> [Exercise task]: Go through the records underneath and write each one out again exactly.

··········

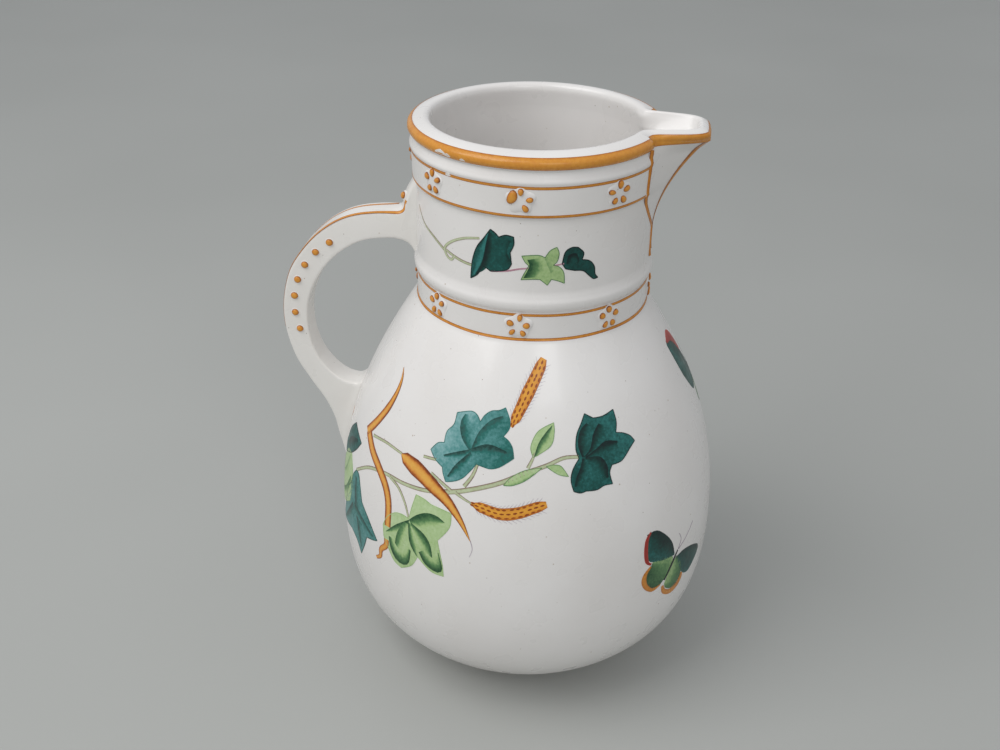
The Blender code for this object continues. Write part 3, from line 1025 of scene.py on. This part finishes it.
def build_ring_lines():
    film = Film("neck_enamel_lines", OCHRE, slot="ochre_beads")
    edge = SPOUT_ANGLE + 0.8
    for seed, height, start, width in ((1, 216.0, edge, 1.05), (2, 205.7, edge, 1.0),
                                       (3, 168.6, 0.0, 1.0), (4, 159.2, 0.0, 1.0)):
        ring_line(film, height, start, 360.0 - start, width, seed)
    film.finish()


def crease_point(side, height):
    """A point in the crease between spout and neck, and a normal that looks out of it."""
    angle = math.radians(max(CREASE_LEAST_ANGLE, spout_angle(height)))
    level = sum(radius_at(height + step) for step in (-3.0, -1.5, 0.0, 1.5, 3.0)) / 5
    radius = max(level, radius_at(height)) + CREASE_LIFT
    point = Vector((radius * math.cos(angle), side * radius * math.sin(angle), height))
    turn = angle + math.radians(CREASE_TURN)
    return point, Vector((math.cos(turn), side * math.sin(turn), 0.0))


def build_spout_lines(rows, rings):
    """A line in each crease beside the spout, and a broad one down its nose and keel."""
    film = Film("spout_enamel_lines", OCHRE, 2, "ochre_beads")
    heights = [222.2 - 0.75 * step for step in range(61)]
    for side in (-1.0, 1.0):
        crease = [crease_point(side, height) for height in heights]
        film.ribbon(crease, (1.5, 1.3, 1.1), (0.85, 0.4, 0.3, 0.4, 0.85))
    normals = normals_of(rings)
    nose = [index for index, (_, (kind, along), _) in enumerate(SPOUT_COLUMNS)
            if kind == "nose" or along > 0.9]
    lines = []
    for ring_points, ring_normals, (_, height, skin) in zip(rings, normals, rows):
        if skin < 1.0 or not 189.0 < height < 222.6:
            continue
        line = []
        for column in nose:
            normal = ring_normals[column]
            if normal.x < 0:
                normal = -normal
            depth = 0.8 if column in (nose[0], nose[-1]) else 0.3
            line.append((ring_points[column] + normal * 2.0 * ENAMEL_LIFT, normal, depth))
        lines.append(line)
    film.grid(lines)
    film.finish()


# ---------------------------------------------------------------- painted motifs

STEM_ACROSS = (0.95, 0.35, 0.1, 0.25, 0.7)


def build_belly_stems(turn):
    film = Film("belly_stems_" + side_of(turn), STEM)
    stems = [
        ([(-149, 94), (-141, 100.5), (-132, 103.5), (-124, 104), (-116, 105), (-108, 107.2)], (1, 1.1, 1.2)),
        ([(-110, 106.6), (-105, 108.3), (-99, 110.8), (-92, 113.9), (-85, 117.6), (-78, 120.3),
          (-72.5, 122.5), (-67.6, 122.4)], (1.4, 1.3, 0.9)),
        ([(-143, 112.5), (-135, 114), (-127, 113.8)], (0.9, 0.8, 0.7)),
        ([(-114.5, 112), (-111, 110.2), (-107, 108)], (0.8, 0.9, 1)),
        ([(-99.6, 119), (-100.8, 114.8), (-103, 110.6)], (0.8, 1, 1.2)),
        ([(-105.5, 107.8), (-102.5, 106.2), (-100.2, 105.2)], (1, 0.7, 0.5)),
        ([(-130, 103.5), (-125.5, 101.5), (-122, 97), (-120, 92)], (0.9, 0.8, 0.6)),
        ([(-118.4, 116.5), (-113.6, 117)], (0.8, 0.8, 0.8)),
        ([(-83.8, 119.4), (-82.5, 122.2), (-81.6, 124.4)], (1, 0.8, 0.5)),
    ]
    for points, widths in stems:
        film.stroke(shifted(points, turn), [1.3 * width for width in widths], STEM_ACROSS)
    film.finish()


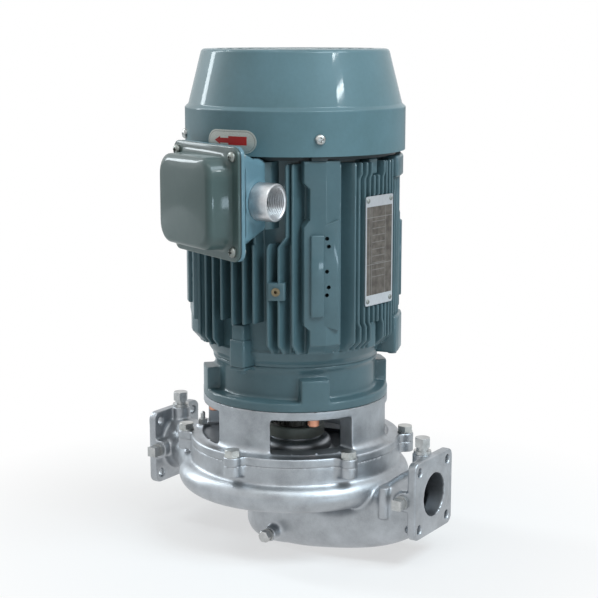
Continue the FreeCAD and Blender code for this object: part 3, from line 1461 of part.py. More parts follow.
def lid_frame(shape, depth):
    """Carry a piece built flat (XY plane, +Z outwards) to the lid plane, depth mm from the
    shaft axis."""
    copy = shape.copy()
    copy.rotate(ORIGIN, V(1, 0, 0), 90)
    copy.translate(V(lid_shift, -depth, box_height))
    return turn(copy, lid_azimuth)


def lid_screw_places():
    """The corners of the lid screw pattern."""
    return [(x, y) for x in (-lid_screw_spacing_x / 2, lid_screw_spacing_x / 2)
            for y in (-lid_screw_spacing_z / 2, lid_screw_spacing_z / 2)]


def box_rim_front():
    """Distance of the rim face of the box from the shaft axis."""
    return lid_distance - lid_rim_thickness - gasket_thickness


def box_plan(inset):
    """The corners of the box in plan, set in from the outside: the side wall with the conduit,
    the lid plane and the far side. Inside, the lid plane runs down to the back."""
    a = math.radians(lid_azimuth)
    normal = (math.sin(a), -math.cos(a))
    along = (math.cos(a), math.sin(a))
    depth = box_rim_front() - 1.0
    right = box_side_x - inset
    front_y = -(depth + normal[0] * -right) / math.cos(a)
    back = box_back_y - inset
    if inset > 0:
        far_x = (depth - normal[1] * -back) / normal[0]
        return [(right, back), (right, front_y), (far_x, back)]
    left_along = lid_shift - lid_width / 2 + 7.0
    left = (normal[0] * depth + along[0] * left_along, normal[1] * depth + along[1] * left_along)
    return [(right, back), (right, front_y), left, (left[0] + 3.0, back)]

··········

> [Written solution]:
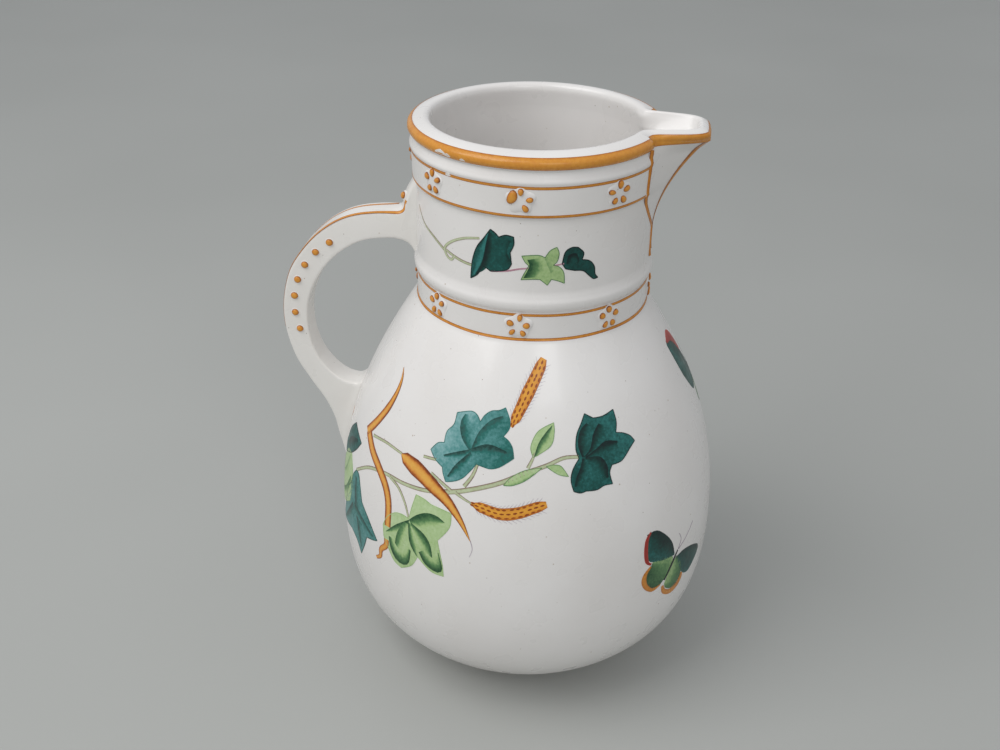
The Blender code for this object continues. Write part 3, from line 1025 of scene.py on. This part finishes it.
def build_ring_lines():
    film = Film("neck_enamel_lines", OCHRE, slot="ochre_beads")
    edge = SPOUT_ANGLE + 0.8
    for seed, height, start, width in ((1, 216.0, edge, 1.05), (2, 205.7, edge, 1.0),
                                       (3, 168.6, 0.0, 1.0), (4, 159.2, 0.0, 1.0)):
        ring_line(film, height, start, 360.0 - start, width, seed)
    film.finish()


def crease_point(side, height):
    """A point in the crease between spout and neck, and a normal that looks out of it."""
    angle = math.radians(max(CREASE_LEAST_ANGLE, spout_angle(height)))
    level = sum(radius_at(height + step) for step in (-3.0, -1.5, 0.0, 1.5, 3.0)) / 5
    radius = max(level, radius_at(height)) + CREASE_LIFT
    point = Vector((radius * math.cos(angle), side * radius * math.sin(angle), height))
    turn = angle + math.radians(CREASE_TURN)
    return point, Vector((math.cos(turn), side * math.sin(turn), 0.0))


def build_spout_lines(rows, rings):
    """A line in each crease beside the spout, and a broad one down its nose and keel."""
    film = Film("spout_enamel_lines", OCHRE, 2, "ochre_beads")
    heights = [222.2 - 0.75 * step for step in range(61)]
    for side in (-1.0, 1.0):
        crease = [crease_point(side, height) for height in heights]
        film.ribbon(crease, (1.5, 1.3, 1.1), (0.85, 0.4, 0.3, 0.4, 0.85))
    normals = normals_of(rings)
    nose = [index for index, (_, (kind, along), _) in enumerate(SPOUT_COLUMNS)
            if kind == "nose" or along > 0.9]
    lines = []
    for ring_points, ring_normals, (_, height, skin) in zip(rings, normals, rows):
        if skin < 1.0 or not 189.0 < height < 222.6:
            continue
        line = []
        for column in nose:
            normal = ring_normals[column]
            if normal.x < 0:
                normal = -normal
            depth = 0.8 if column in (nose[0], nose[-1]) else 0.3
            line.append((ring_points[column] + normal * 2.0 * ENAMEL_LIFT, normal, depth))
        lines.append(line)
    film.grid(lines)
    film.finish()


# ---------------------------------------------------------------- painted motifs

STEM_ACROSS = (0.95, 0.35, 0.1, 0.25, 0.7)


def build_belly_stems(turn):
    film = Film("belly_stems_" + side_of(turn), STEM)
    stems = [
        ([(-149, 94), (-141, 100.5), (-132, 103.5), (-124, 104), (-116, 105), (-108, 107.2)], (1, 1.1, 1.2)),
        ([(-110, 106.6), (-105, 108.3), (-99, 110.8), (-92, 113.9), (-85, 117.6), (-78, 120.3),
          (-72.5, 122.5), (-67.6, 122.4)], (1.4, 1.3, 0.9)),
        ([(-143, 112.5), (-135, 114), (-127, 113.8)], (0.9, 0.8, 0.7)),
        ([(-114.5, 112), (-111, 110.2), (-107, 108)], (0.8, 0.9, 1)),
        ([(-99.6, 119), (-100.8, 114.8), (-103, 110.6)], (0.8, 1, 1.2)),
        ([(-105.5, 107.8), (-102.5, 106.2), (-100.2, 105.2)], (1, 0.7, 0.5)),
        ([(-130, 103.5), (-125.5, 101.5), (-122, 97), (-120, 92)], (0.9, 0.8, 0.6)),
        ([(-118.4, 116.5), (-113.6, 117)], (0.8, 0.8, 0.8)),
        ([(-83.8, 119.4), (-82.5, 122.2), (-81.6, 124.4)], (1, 0.8, 0.5)),
    ]
    for points, widths in stems:
        film.stroke(shifted(points, turn), [1.3 * width for width in widths], STEM_ACROSS)
    film.finish()


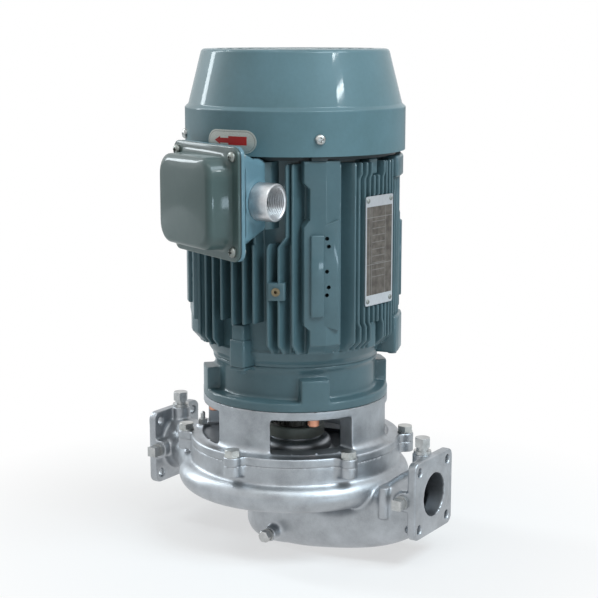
Continue the FreeCAD and Blender code for this object: part 3, from line 1461 of part.py. More parts follow.
def lid_frame(shape, depth):
    """Carry a piece built flat (XY plane, +Z outwards) to the lid plane, depth mm from the
    shaft axis."""
    copy = shape.copy()
    copy.rotate(ORIGIN, V(1, 0, 0), 90)
    copy.translate(V(lid_shift, -depth, box_height))
    return turn(copy, lid_azimuth)


def lid_screw_places():
    """The corners of the lid screw pattern."""
    return [(x, y) for x in (-lid_screw_spacing_x / 2, lid_screw_spacing_x / 2)
            for y in (-lid_screw_spacing_z / 2, lid_screw_spacing_z / 2)]


def box_rim_front():
    """Distance of the rim face of the box from the shaft axis."""
    return lid_distance - lid_rim_thickness - gasket_thickness


def box_plan(inset):
    """The corners of the box in plan, set in from the outside: the side wall with the conduit,
    the lid plane and the far side. Inside, the lid plane runs down to the back."""
    a = math.radians(lid_azimuth)
    normal = (math.sin(a), -math.cos(a))
    along = (math.cos(a), math.sin(a))
    depth = box_rim_front() - 1.0
    right = box_side_x - inset
    front_y = -(depth + normal[0] * -right) / math.cos(a)
    back = box_back_y - inset
    if inset > 0:
        far_x = (depth - normal[1] * -back) / normal[0]
        return [(right, back), (right, front_y), (far_x, back)]
    left_along = lid_shift - lid_width / 2 + 7.0
    left = (normal[0] * depth + along[0] * left_along, normal[1] * depth + along[1] * left_along)
    return [(right, back), (right, front_y), left, (left[0] + 3.0, back)]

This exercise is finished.